According to officials, the planner, known as Saddam, was killed last Thursday during a gun fight with security forces for the country. Acting on intelligence information, the forces raided the Bara area late Thursday night, starting an hour-long shootout with Saddam, which left the attacker dead and six others wounded.
"Commander Saddam was a dreaded terrorist, who was killed in an exchange of fire with the security forces in Jamrud town of Khyber tribal region," top local administration official Shahab Ali Shah told a press conference in Peshawar. "Six of his accomplices were injured and arrested."
On December 16, militants strapped explosives to themselves and entered the military-run school, killing 148 people, 132 of whom were schoolchildren, in what would become the deadliest terrorist attack by Pakistani militants since 2007.

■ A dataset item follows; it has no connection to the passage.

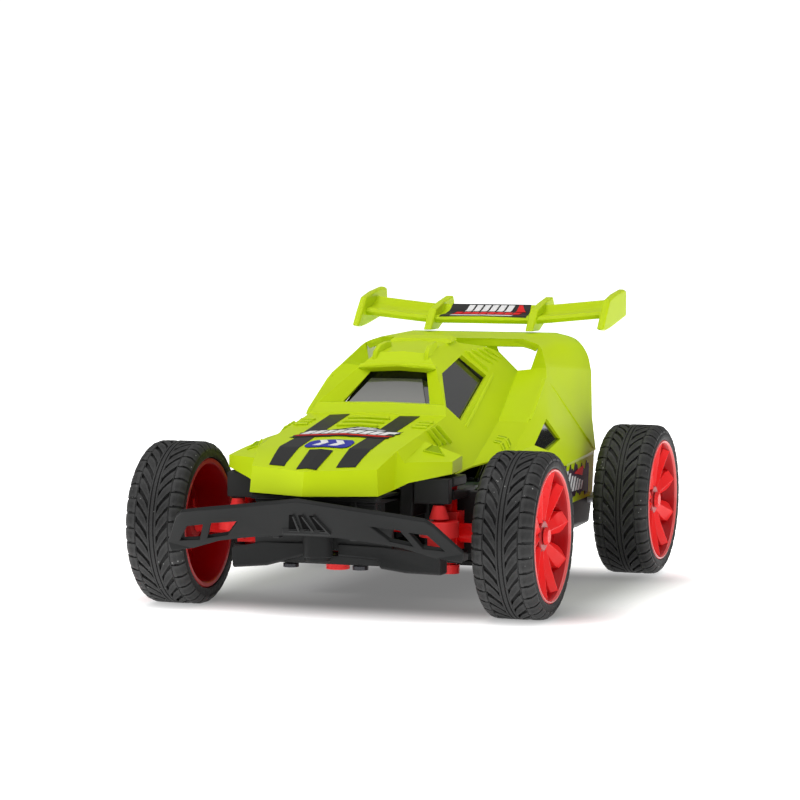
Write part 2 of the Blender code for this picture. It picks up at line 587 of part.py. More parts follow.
def make_drive(white, steel, dark_steel):
    axle_ends = REAR_TRACK / 2 + HUB_FACE
    rod("rear_axle", (-axle_ends, WHEELBASE, AXLE_Z), (axle_ends, WHEELBASE, AXLE_Z), STUB_RADIUS, steel, sides=24)
    axle_gear = prism("axle_gear", gear_outline(AXLE_TEETH, MODULE, (WHEELBASE, AXLE_Z), math.pi),
                      -14.4, -11, "X", white)
    cut(axle_gear, rod("axle_bore", (-20, WHEELBASE, AXLE_Z), (0, WHEELBASE, AXLE_Z), STUB_RADIUS + 0.05, sides=24))
    idler = prism("idler_gear", gear_outline(IDLER_LARGE, MODULE, (IDLER_Y, AXLE_Z), math.pi),
                  -10.2, -7.2, "X", white)
    unite(idler, prism("idler_small", gear_outline(IDLER_SMALL, MODULE, (IDLER_Y, AXLE_Z), math.pi / IDLER_SMALL),
                       -14.6, -9.8, "X"),
          rod("idler_shaft", (-17.4, IDLER_Y, AXLE_Z), (17.4, IDLER_Y, AXLE_Z), 1.2, sides=16))
    set_origin(idler, (-10, IDLER_Y, AXLE_Z))
    pinion = prism("motor_pinion", gear_outline(PINION_TEETH, MODULE, (MOTOR_Y, AXLE_Z), math.pi / PINION_TEETH),
                   -10.1, -7.3, "X", white)
    unite(pinion, rod("drive_shaft", (-8, MOTOR_Y, AXLE_Z), (-2, MOTOR_Y, AXLE_Z), 1.0, sides=12))
    set_origin(pinion, (-8, MOTOR_Y, AXLE_Z))
    motor = rod("drive_motor", (-5.4, MOTOR_Y, AXLE_Z), (15.4, MOTOR_Y, AXLE_Z), 10, dark_steel, sides=28)
    for side in (-1, 1):
        low, high = sorted((AXLE_Z + 7.6 * side, AXLE_Z + 15 * side))
        cut(motor, box("motor_flat", (-20, MOTOR_Y - 15, low), (20, MOTOR_Y + 15, high)))
    cut(motor, rod("drive_bearing", (-8, MOTOR_Y, AXLE_Z), (-1, MOTOR_Y, AXLE_Z), 1.4, sides=12))
    for side, name in ((1, "axle_bush_left"), (-1, "axle_bush_right")):
        bush = rod(name, (15.4 * side, WHEELBASE, AXLE_Z), (18.6 * side, WHEELBASE, AXLE_Z), 4.0, dark_steel)
        cut(bush, rod("bush_bore", (12 * side, WHEELBASE, AXLE_Z), (22 * side, WHEELBASE, AXLE_Z),
                      STUB_RADIUS + 0.08, sides=24))


def make_electrics(black, steel, board_green, copper, cell_look):
    for number in range(4):
        across = (number - 1.5) * 14.8
        front = 45.5 if number % 2 else 44.5
        cell = rod("aa_cell_" + str(number + 1), (across, front, 23.6), (across, front + CELL_LENGTH, 23.6),
                   CELL_RADIUS, cell_look, sides=18)
        nub = front - 1 if number % 2 else front + CELL_LENGTH - 1
        unite(cell, rod("nub", (across, nub, 23.6), (across, nub + 2, 23.6), 2.6, sides=12))
    box("battery_contact_front", (-30.6, 42.5, 17), (30.6, 43.1, 31), steel)
    box("battery_contact_rear", (-30.6, 97, 17), (30.6, 97.5, 31), steel)
    door = box("battery_door", (-BATTERY_HALF, BATTERY_FRONT, 12.1), (BATTERY_HALF, 107, 13.7), black)
    cut(door, rod("door_hole", (0, 103, 5), (0, 103, 20), 1.35, sides=10))
    screw = rod("battery_door_screw", (0, 103, 10.6), (0, 103, 11.8), 2.6, steel, sides=14)
    unite(screw, rod("door_shank", (0, 103, 11), (0, 103, 15.6), 1.0, sides=10))
    box("circuit_board", (-22, 46, 35.6), (22, 84, 37.0), board_green)
    wire = bpy.data.curves.new("antenna_wire", "CURVE")
    wire.dimensions = "3D"
    wire.bevel_depth = 0.6 * MM
    wire.bevel_resolution = 2
    wire.use_fill_caps = True
    path = ((19, 80, 38.2), (20, 86, 44), (16, 92, 52), (0, 94, 56), (-14, 88, 56), (-18, 74, 52))
    line = wire.splines.new("POLY")
    line.points.add(len(path) - 1)
    for point, place in zip(line.points, path):
        point.co = (*(Vector(place) * MM), 1.0)
    wire.materials.append(copper)
    PARTS.objects.link(bpy.data.objects.new("antenna_wire", wire))
    case = box("power_switch_case", (-6, 31, 21.4), (6, 38, 25), black)
    cut(case, box("slider_room", (-3.6, 32.8, 20), (3.6, 36.2, 23.4)))
    box("power_switch_slider", (-3.2, 33.2, 12.6), (-0.8, 35.8, 22.8), steel)


def make_fixings(black, red, steel):
    box("gearbox_cover", (-18, 103, 42.4), (18, 165.4, 44.4), black, bevel=0.6)
    places = {"front_left": (12, -23.5, 18.2), "front_right": (-12, -23.5, 18.2),
              "rear_left": (12, 110.5, FLOOR_LOW), "rear_right": (-12, 110.5, FLOOR_LOW)}
    for name, (across, along, under) in places.items():
        screw = rod("body_screw_" + name, (across, along, under - 1.6), (across, along, under - 0.3), 2.6, steel,
                    sides=14)
        unite(screw, rod("shank", (across, along, under - 1), (across, along, under + 1.2), 1.0, sides=10))
    knob = rod("trim_knob", (0, -11.6, 15.2), (0, -11.6, 17.8), 4.0, red, sides=18)
    unite(knob, rod("knob_shaft", (0, -11.6, 17), (0, -11.6, 23), 1.5, sides=16))
    set_origin(knob, (0, -11.6, 16.5))


def centre_car():
    """Moves the pieces, and the hidden cutters with them, from the front axle's frame to the car's middle."""
    for obj in list(PARTS.objects) + list(CUTTERS.objects):
        obj.location.y -= CAR_MIDDLE_Y * MM


def make_buggy():
    lime = material("lime_plastic", LIME, 0.35)
    red = material("red_plastic", RED, 0.32)
    black = material("black_plastic", BLACK, 0.5)
    rubber = material("tyre_rubber", TYRE_GREY, 0.8)
    smoke = material("smoked_panes", SMOKE, 0.12)
    steel = material("plated_steel", STEEL, 0.3, 1.0)
    white = material("gear_plastic", WHITE_PLASTIC, 0.5)
    make_body(lime, smoke)
    make_wing(lime)
    make_bumper(black)
    make_chassis(black)
    make_deck(black)
    make_wheels(red, rubber)
    make_steering(red, white, steel)
    make_drive(white, steel, material("motor_can", (0.4, 0.4, 0.42), 0.35, 1.0))
    make_electrics(black, steel, material("board", (0.02, 0.2, 0.07), 0.4),
                   material("wire_sleeve", (0.02, 0.02, 0.02), 0.5), material("cell_wrap", (0.1, 0.16, 0.4), 0.35))
    make_fixings(black, red, steel)
    centre_car()


make_buggy()
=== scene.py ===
"""The looks of a toy remote control buggy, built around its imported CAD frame.

Sizes are millimetres unless a comment says otherwise; MM turns them to metres. +X is the car's left,
-Y is forward and +Z is up, as in the frame, but y is measured from the front axle.
"""

import json
import math

import bmesh
import bpy
from mathutils import Matrix, Vector


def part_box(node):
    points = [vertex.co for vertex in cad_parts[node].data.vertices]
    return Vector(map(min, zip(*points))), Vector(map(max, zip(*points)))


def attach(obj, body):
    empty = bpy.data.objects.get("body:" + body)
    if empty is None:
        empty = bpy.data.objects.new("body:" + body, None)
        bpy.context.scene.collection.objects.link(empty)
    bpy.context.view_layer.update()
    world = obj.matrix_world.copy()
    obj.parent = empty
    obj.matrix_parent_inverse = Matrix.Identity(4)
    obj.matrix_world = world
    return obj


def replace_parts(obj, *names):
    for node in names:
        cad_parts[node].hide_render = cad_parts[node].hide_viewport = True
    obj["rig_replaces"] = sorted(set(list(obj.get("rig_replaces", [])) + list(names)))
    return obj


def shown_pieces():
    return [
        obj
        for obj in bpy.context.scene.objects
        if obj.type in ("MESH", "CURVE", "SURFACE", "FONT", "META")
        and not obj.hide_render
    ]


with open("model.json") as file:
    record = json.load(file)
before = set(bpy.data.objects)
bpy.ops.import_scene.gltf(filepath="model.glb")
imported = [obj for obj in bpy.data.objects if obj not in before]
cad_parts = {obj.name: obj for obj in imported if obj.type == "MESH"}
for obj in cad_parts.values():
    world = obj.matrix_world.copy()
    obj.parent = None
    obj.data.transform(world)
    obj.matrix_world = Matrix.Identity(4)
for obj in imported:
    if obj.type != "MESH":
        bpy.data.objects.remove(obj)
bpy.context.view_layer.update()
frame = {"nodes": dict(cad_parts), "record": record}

MM = 0.001
NODES = frame["nodes"]
BODY_OF = {name: body for body, names in frame["record"]["behaviour"]["bodies"].items() for name in names}
SLOT_OF = {row["node"]: row["material_slot"] for row in frame["record"]["subparts"]}

BODY = "chassis"
SIDES = ((-1, "right"), (1, "left"))
DOWN = (0, 0, -1)
BACK = (0, 1, 0)

# Running gear
FRONT_AXLE = Vector((0.0, -61.15 * MM, 0.0))  # in metres, in the frame
WHEELBASE = 145.2
AXLE_Z = 27.5
FRONT_REACH = 60.0  # from the car's middle to a front wheel's middle
REAR_REACH = 61.15
TREAD_PITCHES = 34
SPOKE_PAIRS = 5
ARM_SPREAD = math.radians(16)

# Draping
OFF_SEAM = 0.013  # keeps a test ray off the seam between the car's two halves
RAY_START = 140  # how far outside a sticker's place its test rays start


# ---------------------------------------------------------------- materials

def feed(tree, made, **inputs):
    """Sets a node's inputs by name, with underscores for spaces. A socket is linked, a value is set."""
    for key, value in inputs.items():
        socket = made.inputs[key.replace("_", " ")]
        if isinstance(value, bpy.types.NodeSocket):
            tree.links.new(value, socket)
        else:
            socket.default_value = value
    return made


def node(tree, kind, settings=None, **inputs):
    """Adds a node, with its settings and then its inputs."""
    made = tree.nodes.new(kind)
    for key, value in (settings or {}).items():
        setattr(made, key, value)
    return feed(tree, made, **inputs)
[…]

While Saddam is believed to have planned the attack, the extent of his role is not yet known. "Authorities are currently interrogating the injured terrorists," Shah said. Officials said he had provided housing for 7 of the militants before the attack, and helped guide them to the school, reports Tim Craig for The Washington Post.
The 25-year-old was known as an important member of the Pakistani Taliban, having been the mastermind behind several bomb attacks. He was also involved in the Taliban effort to attack health workers who had been giving polio vaccines to people in the Peshawar valley.
At the same time, a drone, believed to be from the US, fired missiles on two compounds in Pakistan's North Waziristan tribal region. The attack left at least seven alleged militants dead.
The compound of the Punjabi Taliban in the village of Kund, believed to have been used as a training facility by the Pakistani Taliban's Tariq Gedar group's commander, Qari Imran, was hit by two missiles, killing four militants. It is not known whether Imran was one of those killed in the attack.
In an effort to "wipe terror out of Pakistan," Prime Minister Nawaz Sharif spent much of Friday discussing how best to implement his new anti-terror policy with his cabinet.
"To me, zero tolerance is zero tolerance, and violence in any form against my people equals terror," Sharif said. He vowed that Pakistan "shall come down heavy on it."
The new plan would see the creation of military courts to try suspected terrorists and increase the execution process for prisoners found guilty of terrorism.
According to a senior official for the Interior Ministry, there are currently 6,777 residents in the country under surveillance for suspected terrorism, adding that mass arrests could be coming shortly. On Friday, 83 suspected terrorists were arrested in the country's capital.